Just don't be like me and maintain consistent employment, that was my only mistake.
Now that I have a bit more time:
- It's too casual. Remove things like
(in construction)orMy Big Projectsand the arm thing - For your portfolio, focus on presenting them well, even if it's just a small subset, rather than trying to do it all.
- Think about it like a sales job. It's not about what you want to tell people, it's what you want them to learn about you
- As discussed earlier, use the reverse chronological order
- Your industry experience is not clear on your tasks and role. You may want to look at the STAR model
- You haven't described the impact or results of the work done in your PHD
- No one cares about old vs current projects.
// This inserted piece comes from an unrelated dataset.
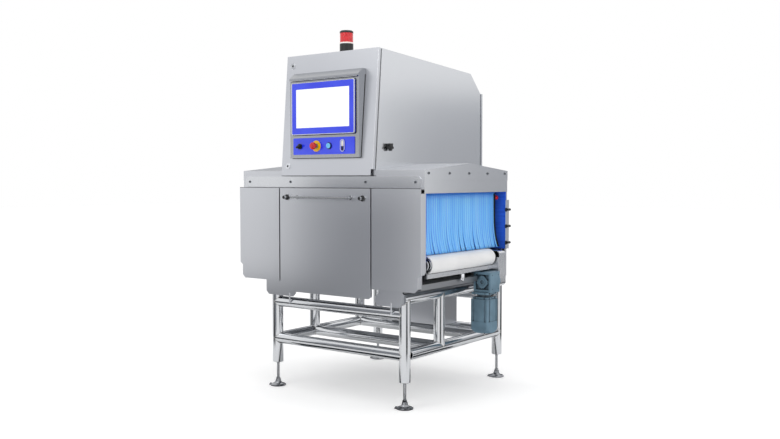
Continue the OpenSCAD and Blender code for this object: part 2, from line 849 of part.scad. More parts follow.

It's all about the 👏 demonstrated 👏 skills 👏
- Similarly, remove stuff like when you say your project is dormant. The reader is not your friend, they are your customer
- For your texture generation, remove the
non AI basedand replace it with the method you used
But props for sharing your resume!
Eh... I wanna learn python and some lower level languages first and then get a job. gotta have the knowledge first... Also, have you tried learning C or ASM, maybe? lower level languages are difficult but very well paying since they're the backbone of every backend
I am new to python and i want to get good at machine learning and
I've learned MIPS before in my college days, that's about the only assembly programming I've done. C is popular but most employers I've looked at seem to want C++ instead so I've stuck with that.
this isn't the appropriate channel! #python-discussion is a better general channel, but #agents-and-llms would be a better channel.
#data-science-and-ml is probably better for machine learning
MIPS? whats that? But yeah ill pick up C++ after python aswell. in 2 months ill graduate from hs, any tips? trying to get into the uni of piraeus
you've been with that pfp for god knows for how long
Maintain consistency in your learning objectives, focus on your studies. Get at least one internship while you're in college and maintain good grades. Then when you get out you'll already have your foot in the door a bit to enter the industry proper.
also @hearty sierra the only actual recommendation i can suggest is to try out cyber security. given how much people focus on ai and practically dont care about security, it'll be a very well paying and sought out job, because, well, hallucinations... And yeah, don't worry. In Greece we don't have college, after highschool its university.
Not sure about global reception on greek universities, but I can tell you that they're pretty good (coming from a greek)
Ah okay, then good luck in university. Have you decided what degree you're going for yet?